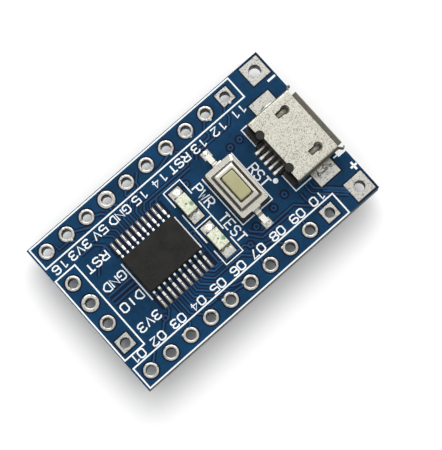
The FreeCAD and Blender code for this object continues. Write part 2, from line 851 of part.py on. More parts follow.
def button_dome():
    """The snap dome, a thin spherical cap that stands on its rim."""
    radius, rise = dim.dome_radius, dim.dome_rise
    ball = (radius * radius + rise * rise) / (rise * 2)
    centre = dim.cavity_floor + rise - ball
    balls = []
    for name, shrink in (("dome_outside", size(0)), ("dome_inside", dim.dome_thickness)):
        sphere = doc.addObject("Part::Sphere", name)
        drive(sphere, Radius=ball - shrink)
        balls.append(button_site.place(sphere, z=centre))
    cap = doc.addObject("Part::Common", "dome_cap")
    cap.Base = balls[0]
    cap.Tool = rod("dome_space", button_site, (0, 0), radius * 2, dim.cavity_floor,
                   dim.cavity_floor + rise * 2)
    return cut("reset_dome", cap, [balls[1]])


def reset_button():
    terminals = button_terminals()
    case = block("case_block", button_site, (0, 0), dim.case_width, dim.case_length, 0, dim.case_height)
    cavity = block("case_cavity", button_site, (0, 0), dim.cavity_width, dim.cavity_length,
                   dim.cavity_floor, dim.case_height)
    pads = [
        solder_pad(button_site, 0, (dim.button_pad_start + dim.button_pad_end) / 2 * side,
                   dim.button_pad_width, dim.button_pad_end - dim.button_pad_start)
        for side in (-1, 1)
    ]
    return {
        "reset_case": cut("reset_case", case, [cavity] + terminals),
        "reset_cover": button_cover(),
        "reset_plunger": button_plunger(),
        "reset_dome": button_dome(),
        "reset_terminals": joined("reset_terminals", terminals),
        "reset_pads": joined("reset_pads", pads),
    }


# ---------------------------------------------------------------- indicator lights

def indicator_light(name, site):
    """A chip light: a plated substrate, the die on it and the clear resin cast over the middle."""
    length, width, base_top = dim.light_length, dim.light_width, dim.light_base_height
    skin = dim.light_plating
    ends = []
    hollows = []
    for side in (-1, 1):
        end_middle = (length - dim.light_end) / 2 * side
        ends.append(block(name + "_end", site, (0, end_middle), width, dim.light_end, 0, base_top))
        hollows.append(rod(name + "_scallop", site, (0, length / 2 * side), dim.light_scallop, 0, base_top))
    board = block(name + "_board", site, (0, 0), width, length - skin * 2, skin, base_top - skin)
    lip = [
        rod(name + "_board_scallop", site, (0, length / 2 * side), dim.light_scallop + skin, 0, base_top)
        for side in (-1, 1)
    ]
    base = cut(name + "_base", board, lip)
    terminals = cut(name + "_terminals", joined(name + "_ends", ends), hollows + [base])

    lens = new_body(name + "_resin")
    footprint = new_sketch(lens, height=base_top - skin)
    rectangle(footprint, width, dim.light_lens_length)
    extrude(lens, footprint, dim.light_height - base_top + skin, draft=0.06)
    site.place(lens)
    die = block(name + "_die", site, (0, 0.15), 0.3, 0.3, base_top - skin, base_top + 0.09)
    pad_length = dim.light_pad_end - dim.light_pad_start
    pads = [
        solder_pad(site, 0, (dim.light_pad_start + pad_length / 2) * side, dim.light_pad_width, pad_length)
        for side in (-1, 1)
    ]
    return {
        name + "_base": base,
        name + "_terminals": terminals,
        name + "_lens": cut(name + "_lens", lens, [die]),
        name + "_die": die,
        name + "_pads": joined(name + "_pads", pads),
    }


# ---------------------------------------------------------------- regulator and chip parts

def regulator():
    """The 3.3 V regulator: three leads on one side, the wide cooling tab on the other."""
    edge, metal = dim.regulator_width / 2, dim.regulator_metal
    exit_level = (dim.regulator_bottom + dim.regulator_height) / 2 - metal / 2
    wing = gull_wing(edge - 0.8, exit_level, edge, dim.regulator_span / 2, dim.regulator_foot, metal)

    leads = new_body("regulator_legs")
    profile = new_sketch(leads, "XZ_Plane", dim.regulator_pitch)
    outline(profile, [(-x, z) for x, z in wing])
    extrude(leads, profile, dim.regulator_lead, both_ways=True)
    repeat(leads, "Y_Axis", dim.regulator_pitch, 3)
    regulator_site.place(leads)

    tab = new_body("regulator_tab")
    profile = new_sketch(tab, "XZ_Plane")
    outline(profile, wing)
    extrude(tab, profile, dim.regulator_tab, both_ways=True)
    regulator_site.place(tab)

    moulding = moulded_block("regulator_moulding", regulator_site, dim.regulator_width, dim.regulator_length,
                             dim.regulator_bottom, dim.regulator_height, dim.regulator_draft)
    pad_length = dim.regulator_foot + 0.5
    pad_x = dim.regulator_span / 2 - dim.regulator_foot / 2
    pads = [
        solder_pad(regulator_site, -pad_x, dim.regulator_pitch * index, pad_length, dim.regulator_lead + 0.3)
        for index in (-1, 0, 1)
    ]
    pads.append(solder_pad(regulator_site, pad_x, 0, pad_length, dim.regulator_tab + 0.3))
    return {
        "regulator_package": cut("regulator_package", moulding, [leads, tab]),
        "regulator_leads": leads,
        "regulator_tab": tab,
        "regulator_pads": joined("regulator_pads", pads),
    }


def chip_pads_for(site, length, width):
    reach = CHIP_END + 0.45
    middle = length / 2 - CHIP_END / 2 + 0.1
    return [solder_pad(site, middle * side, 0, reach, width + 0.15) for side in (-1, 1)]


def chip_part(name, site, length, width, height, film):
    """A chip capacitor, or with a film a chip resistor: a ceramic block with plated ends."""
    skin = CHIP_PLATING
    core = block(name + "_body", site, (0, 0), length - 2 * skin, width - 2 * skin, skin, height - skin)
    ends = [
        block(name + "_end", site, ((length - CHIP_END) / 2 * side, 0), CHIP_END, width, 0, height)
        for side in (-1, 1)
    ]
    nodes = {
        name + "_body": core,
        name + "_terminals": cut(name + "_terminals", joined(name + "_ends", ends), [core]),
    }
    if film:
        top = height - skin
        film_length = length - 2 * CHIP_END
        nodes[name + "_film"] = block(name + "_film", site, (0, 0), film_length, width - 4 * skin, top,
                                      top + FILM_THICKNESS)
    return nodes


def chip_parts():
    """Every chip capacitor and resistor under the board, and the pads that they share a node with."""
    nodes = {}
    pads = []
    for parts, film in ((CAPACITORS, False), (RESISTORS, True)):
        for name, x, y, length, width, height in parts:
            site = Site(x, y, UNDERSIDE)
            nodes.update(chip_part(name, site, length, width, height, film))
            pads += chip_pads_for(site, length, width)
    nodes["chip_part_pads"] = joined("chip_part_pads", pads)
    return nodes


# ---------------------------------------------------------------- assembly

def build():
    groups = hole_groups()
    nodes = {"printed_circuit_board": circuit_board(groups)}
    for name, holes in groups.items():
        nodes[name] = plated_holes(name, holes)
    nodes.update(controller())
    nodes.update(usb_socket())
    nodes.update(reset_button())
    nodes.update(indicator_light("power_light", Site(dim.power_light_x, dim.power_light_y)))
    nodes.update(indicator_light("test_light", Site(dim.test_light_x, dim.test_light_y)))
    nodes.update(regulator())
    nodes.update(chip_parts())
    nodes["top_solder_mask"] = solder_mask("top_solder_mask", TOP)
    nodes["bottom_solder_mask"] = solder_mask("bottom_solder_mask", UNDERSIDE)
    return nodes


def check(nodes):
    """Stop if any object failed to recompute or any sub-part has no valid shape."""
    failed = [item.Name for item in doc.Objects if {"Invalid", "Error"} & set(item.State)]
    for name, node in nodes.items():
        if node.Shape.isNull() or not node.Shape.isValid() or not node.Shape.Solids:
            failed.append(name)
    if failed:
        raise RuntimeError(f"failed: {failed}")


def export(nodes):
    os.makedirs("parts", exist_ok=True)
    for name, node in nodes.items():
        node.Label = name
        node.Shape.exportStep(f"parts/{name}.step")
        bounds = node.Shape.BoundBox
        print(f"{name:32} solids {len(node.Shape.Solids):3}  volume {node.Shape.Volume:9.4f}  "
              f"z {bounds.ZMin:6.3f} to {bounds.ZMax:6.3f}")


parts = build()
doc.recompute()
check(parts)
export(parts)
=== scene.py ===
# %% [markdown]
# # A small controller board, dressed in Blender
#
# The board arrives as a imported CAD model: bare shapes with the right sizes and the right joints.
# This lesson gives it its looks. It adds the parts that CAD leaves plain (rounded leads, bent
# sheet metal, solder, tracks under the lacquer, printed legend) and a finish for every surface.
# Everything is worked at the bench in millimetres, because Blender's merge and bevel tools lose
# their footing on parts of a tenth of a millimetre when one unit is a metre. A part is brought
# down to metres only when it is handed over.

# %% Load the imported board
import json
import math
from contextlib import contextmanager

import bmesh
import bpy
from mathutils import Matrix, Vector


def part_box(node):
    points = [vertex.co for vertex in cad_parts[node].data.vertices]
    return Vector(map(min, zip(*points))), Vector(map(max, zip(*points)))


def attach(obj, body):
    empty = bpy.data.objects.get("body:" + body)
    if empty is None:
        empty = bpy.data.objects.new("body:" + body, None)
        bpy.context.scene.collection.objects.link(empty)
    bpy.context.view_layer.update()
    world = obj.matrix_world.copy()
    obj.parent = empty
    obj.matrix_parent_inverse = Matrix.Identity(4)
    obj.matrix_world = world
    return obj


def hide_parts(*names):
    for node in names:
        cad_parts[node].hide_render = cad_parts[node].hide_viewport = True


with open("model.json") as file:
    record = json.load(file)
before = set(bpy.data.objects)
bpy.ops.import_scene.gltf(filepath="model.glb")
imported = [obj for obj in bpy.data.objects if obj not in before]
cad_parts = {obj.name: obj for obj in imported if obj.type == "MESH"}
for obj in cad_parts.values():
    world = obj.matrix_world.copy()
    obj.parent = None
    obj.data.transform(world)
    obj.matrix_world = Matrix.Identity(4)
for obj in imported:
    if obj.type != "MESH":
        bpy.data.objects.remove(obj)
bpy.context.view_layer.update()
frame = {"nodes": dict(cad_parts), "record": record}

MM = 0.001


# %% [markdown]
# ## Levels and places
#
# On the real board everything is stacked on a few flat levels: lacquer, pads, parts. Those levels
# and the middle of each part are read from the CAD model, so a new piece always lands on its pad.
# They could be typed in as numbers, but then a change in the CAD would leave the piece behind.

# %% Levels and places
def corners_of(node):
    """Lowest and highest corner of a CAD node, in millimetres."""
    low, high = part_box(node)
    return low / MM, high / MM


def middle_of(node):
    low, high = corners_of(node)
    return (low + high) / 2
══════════
- WHAT IS BEING ASKED
Output the section opening with the line that has "nodes.update(reset_button())" and closing with the line that has "points = [vertex.co". Keep both end lines and leave out the rest.

- RESPONSE
    nodes.update(reset_button())
    nodes.update(indicator_light("power_light", Site(dim.power_light_x, dim.power_light_y)))
    nodes.update(indicator_light("test_light", Site(dim.test_light_x, dim.test_light_y)))
    nodes.update(regulator())
    nodes.update(chip_parts())
    nodes["top_solder_mask"] = solder_mask("top_solder_mask", TOP)
    nodes["bottom_solder_mask"] = solder_mask("bottom_solder_mask", UNDERSIDE)
    return nodes


def check(nodes):
    """Stop if any object failed to recompute or any sub-part has no valid shape."""
    failed = [item.Name for item in doc.Objects if {"Invalid", "Error"} & set(item.State)]
    for name, node in nodes.items():
        if node.Shape.isNull() or not node.Shape.isValid() or not node.Shape.Solids:
            failed.append(name)
    if failed:
        raise RuntimeError(f"failed: {failed}")


def export(nodes):
    os.makedirs("parts", exist_ok=True)
    for name, node in nodes.items():
        node.Label = name
        node.Shape.exportStep(f"parts/{name}.step")
        bounds = node.Shape.BoundBox
        print(f"{name:32} solids {len(node.Shape.Solids):3}  volume {node.Shape.Volume:9.4f}  "
              f"z {bounds.ZMin:6.3f} to {bounds.ZMax:6.3f}")


parts = build()
doc.recompute()
check(parts)
export(parts)
=== scene.py ===
# %% [markdown]
# # A small controller board, dressed in Blender
#
# The board arrives as a imported CAD model: bare shapes with the right sizes and the right joints.
# This lesson gives it its looks. It adds the parts that CAD leaves plain (rounded leads, bent
# sheet metal, solder, tracks under the lacquer, printed legend) and a finish for every surface.
# Everything is worked at the bench in millimetres, because Blender's merge and bevel tools lose
# their footing on parts of a tenth of a millimetre when one unit is a metre. A part is brought
# down to metres only when it is handed over.

# %% Load the imported board
import json
import math
from contextlib import contextmanager

import bmesh
import bpy
from mathutils import Matrix, Vector


def part_box(node):
    points = [vertex.co for vertex in cad_parts[node].data.vertices]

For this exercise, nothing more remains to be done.